Jef Raskin, computer designer: born New York 9 March 1943; married 1982 Linda Blum (one son, two daughters); died Pacifica, California 26 February 2005.

Jef Raskin earned a place in computer history as the originator of the Macintosh computer, launched by the Apple Computer Corporation in 1984.

His original concept was for an "information appliance" that ordinary people could plug in and use with the minimum of fuss and learning - rather like a "toaster with a keyboard". In 1982, however, he resigned from Apple in a power struggle with the firm's youthful founder Steve Jobs. Although the Macintosh subsequently became one of the design icons of the 20th century, this owed very little to Raskin's original conception - though he did give the machine its name (in tribute to his favourite California-grown apple).

Born in New York in 1943, Raskin developed wide-ranging academic interests. He graduated from the State University of New York with two undergraduate degrees, Mathematics in 1964 and Philosophy in 1965. He then enrolled for a PhD in philosophy, but abandoned it for postgraduate studies in computer science and electronic music. He held various teaching jobs before starting a business making model-aircraft kits. In 1976 he set up another business creating software and writing computer manuals - whose clients included Apple Computer.

In 1978 Raskin joined Apple Computer to become manager of publications. The company was in hyper-growth following the success of the Apple II computer, the machine that started the personal computer revolution. The company needed successor products, and in 1979 Raskin obtained permission to set up an information appliance project. The hopes of the firm, however, lay in a much bigger project headed by Jobs. This computer, the Lisa, was the first personal computer to exploit the graphical user interface developed at the Xerox Palo Alto Research Center in the early 1970s. It featured a mouse, windows and icons - now universal in personal computers.

After Apple Computer went public in 1980, Jobs was ousted from the Lisa project because of his quixotic management style. He then took over Raskin's Macintosh project. A clash of egos between Raskin and Jobs, 10 years his junior, was inevitable. Jobs insisted on incorporating the Lisa technology into the Macintosh, which smothered Raskin's original information appliance concept. Raskin particularly objected to the use of a mouse, which he considered inefficient. He left Apple in May 1982.

The Lisa went on sale in 1983, but it was so expensive that few were sold. In January 1984 the Macintosh, with similar facilities to the Lisa but at a more affordable price, was launched to universal acclaim, although it never secured more than a 10 per cent market share.

Following Raskin's departure from Apple Computer, which left him comfortably off from the sale of stock, the remainder of his career was divided between entrepreneurial activities, user interface research and evangelising, writing, teaching, and music. He established Information Appliances Inc in 1982, in order to develop his vision of a personal computer. His design was taken up by the Canon photocopier company and sold as the Canon Cat. It was not a popular machine, however, and was soon withdrawn from the market.

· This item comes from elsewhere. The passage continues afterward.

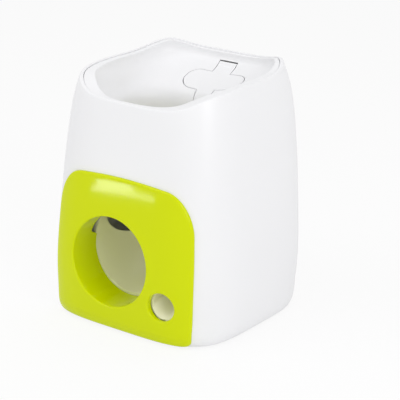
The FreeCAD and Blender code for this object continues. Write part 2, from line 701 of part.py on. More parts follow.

Raskin's firm ceased operations in 1989. He became an independent consultant in user interfaces, and boasted several blue-chip clients, including IBM, NCR and Xerox. He wrote columns for computer magazines and, when the internet took off in the late 1990s, articles for on-line journals such as Forbes ASAP and Wired. His musical activities included a spell as conductor of the San Francisco Chamber Opera Company. He wrote two books on user interfaces, and in 2001 established a firm, Humane Interfaces LLP, further to develop and commercialise his ideas.

Raskin harboured a lasting resentment at the lack of recognition for his role in the Macintosh. History's verdict is likely to be that, although he set a revolution in motion, it was Jobs and others who turned the Macintosh into a design icon.